Canyon Bridge was founded by Benjamin Chow, a U.S. citizen born in China. With more than 20 years of private equity, venture capital, senior management and technology R&D experience, Chow is well connected to both China and Silicon Valley.
Chow set up Canyon Bridge in summer 2016 with funding from China Reform Management, a state-owned investment firm that became Canyon Bridge's sole investor, according to Lattice’s regulatory filings.
Another well-known figure at Canyon Bridge is Ray Bingham, a veteran semiconductor industry executive who served as executive chairman of Cypress Semiconductor Corp. and chairman of Flextronics.
Reuters reported that Chow approached Bingham last August, believing that a U.S.-based buyout fund with a U.S. partner like Bingham would trigger much less CFIUS scrutiny than a Chinese suitor.
Although Bingham’s reputation in the technology industry helped win the Lattice acquisition for Canyon Bridge, his presence failed to deflect CFIUS scrutiny on Canyon Bridge-Lattice.
Bingham’s involvement with Canyon Bridge also cost him. Bingham stepped down from Cypress's board of directors in June amid a messy proxy fight with the company's founder and longtime CEO, T.J. Rodgers.
Rodgers, who founded Cypress in 1982, filed suit against his former company earlier this year, alleging conflict of interest by Bingham for his ties to Canyon Bridge Partners, which was in the process of acquiring Lattice. Cypress had previously considered an acquisition of Lattice.

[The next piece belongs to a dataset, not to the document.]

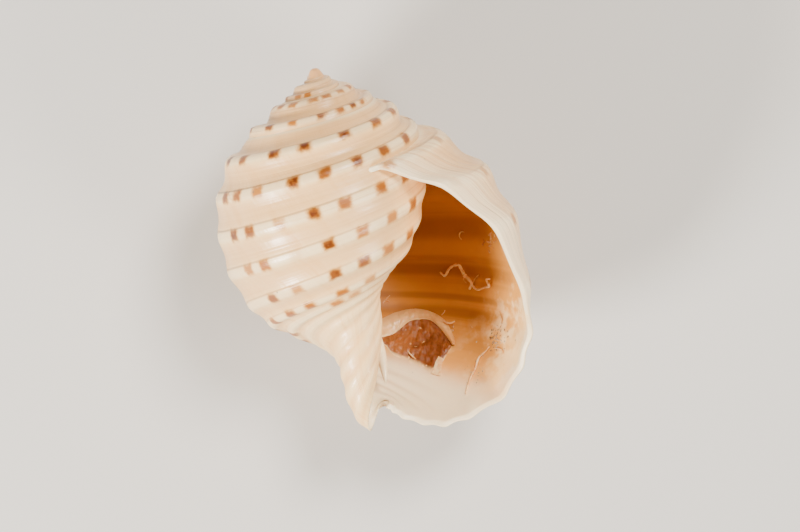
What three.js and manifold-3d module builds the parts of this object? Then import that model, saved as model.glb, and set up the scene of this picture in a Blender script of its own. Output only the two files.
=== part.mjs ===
// A large spotted tun shell, lying on its back with the aperture up.
//
// The wall is one surface wound about the shell's axis. It is drawn in whorl coordinates: "turn" runs
// along the coil, 0 where the outer lip passes the right-hand side and -1 one whorl earlier, and "rib"
// runs down a section of the whorl, 0 at the suture, 1 to 9 on the spiral ribs and on to the canal tip.
import * as THREE from 'three';
import Module from 'manifold-3d';
import { mergeVertices } from 'three/addons/utils/BufferGeometryUtils.js';

// Driving dimensions, in millimetres
const WALL = 1.7;                 // wall of the body whorl
const SPIRE_WALL = 0.75;          // thinnest wall, in the first whorls
const SUTURE_RIB = 2.25;          // where a whorl meets the one before it, counted in ribs
const SUTURE_BITE = 0.35;         // share of the wall that a suture sinks into the whorl before it
const RADIUS_STEP = 1.48;         // growth of the radius in half a turn, in the spire
const HEIGHT_STEP = 1.38;         // growth of the height in half a turn, in the spire
const EARLY_TURN = -2.5;          // the first whorls, before this turn, are narrower still
const EARLY_STEP = 1.12;          // by this factor in half a turn
const NOTCH_DEPTH = 5;            // notch at the back of the canal's end
const NOTCH_RIB = 10;             // the last spiral line that the notch doesn't reach
const FIRST_TURN = -4.5;
const BUD_RADIUS = 1.3;           // the rounded first whorl at the apex
const CORE_SLOPE = 0.054;         // radius of the solid columella for each millimetre below the apex
const CORE_LEAST = 0.8;           // its radius at the apex
const CORE_RINGS = 8;
const CORE_STRAIGHT = 82;         // how far below the apex it is an even cone
const CORE_END = [[86, 3.8], [90, 2.6], [93, 1.4], [95, 0.4]];  // its rounded end: depth and radius
const NOD_DEGREES = 7.9;          // how the axis tips: the apex up, toward the aperture's side
const LEAN_DEGREES = 11;          // how the axis leans: the apex to the left
const SETTLE_DEGREES = -6.4;      // the last roll, on to the two ribs that it rests on
const JOIN_TOLERANCE = 0.02;      // edges shorter than this are closed up where solids join
const SPOT_DEPTH = 0.7;           // how deep the ribs are flattened where the shell rests
const INSIDE_RIBS = 0.6;          // height of the ribs on the inner face, as a share of the outer
const NEAREST_AXIS = 0.15;        // no point of the wall lies nearer to the axis
const ROUND_SIDES = 14;           // sides of the bud and the columella
const GROUND = [300, 300, 20];    // block that takes the worn spot off, larger than the shell

// Each spiral line of the whorl: [radius, distance below the apex] at the turns in KEY_TURNS, and the
// height of its rib on the body whorl
const KEY_TURNS = [-1.5, -1, -0.5, 0, 0.25];
const SPIRALS = [
  { rib: 1, crest: 0.5, keys: [[12.8, 9.0], [19.5, 14.3], [28.4, 20.8], [31.2, 24.8], [29.6, 28.7]] },
  { rib: 2, crest: 0.9, keys: [[20.2, 13.6], [24.5, 20.7], [33.3, 30.8], [41.8, 36.3], [34.7, 34.2]] },
  { rib: 3, crest: 0.9, keys: [[22.0, 19.7], [25.5, 29.2], [34.9, 41.7], [47.0, 50.8], [43.0, 45.7]] },
  { rib: 4, crest: 0.9, keys: [[18.7, 25.6], [23.9, 37.6], [34.0, 52.6], [47.2, 69.6], [46.0, 62.8]] },
  { rib: 5, crest: 0.9, keys: [[14.6, 31.1], [21.0, 45.3], [30.1, 62.4], [45.2, 83.6], [44.6, 80.0]] },
  { rib: 6, crest: 0.9, keys: [[11.8, 35.0], [17.0, 51.6], [25.2, 68.3], [41.0, 93.3], [40.6, 90.8]] },
  { rib: 7, crest: 0.8, keys: [[9.1, 37.5], [13.2, 54.5], [19.9, 70.9], [34.3, 101.8], [34.3, 101.8]] },
  { rib: 8, crest: 0.8, keys: [[6.9, 39.4], [10.1, 57.3], [15.3, 73.0], [24.2, 105.8], [24.2, 105.8]] },
  { rib: 9, crest: 0.7, keys: [[5.1, 41.0], [7.6, 60.0], [12.0, 76.0], [16.6, 106.1], [16.6, 106.1]] },
  { rib: 10, crest: 0.5, keys: [[3.9, 42.5], [6.2, 62.5], [9.6, 80.6], [10.7, 103.7], [10.7, 103.7]] },
  { rib: 11, crest: 0.5, keys: [[3.5, 44.5], [5.6, 65.5], [9.1, 86.2], [5.6, 100.5], [5.6, 100.5]] },
  { rib: 12, crest: 0.4, keys: [[3.2, 46.5], [5.2, 69.0], [8.8, 92.8], [3.2, 98.4], [3.2, 98.4]] },
  { rib: 13, crest: 0.3, keys: [[3.0, 48.5], [4.6, 71.5], [7.1, 99.0], [2.2, 97.5], [2.2, 97.5]] },
  { rib: 14, crest: 0.0, keys: [[2.8, 50.5], [3.6, 74.0], [4.2, 102.2], [1.6, 97.2], [1.6, 97.2]] },
];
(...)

On the Tallwood front, general partner Luis Arzubi is an ex-IBMer who spent more than three decades at IBM’s Microelectronics Division. Prior to joining Tallwood, Arzubi served as the unit’s vice president and general manager. He was responsible for all semiconductor business segments at IBM.
Tallwood’s managing partner and founder is Dado Banatao, a familiar face who is known as a visionary in Silicon Valley. Before establishing Tallwood, Banatao was a venture partner at the Mayfield Fund. He co-founded S3, Chips & Technologies and Mostron.
Banatao worked in engineering and general management at National Semiconductor, Seeq Technologies, Intersil and Commodore International.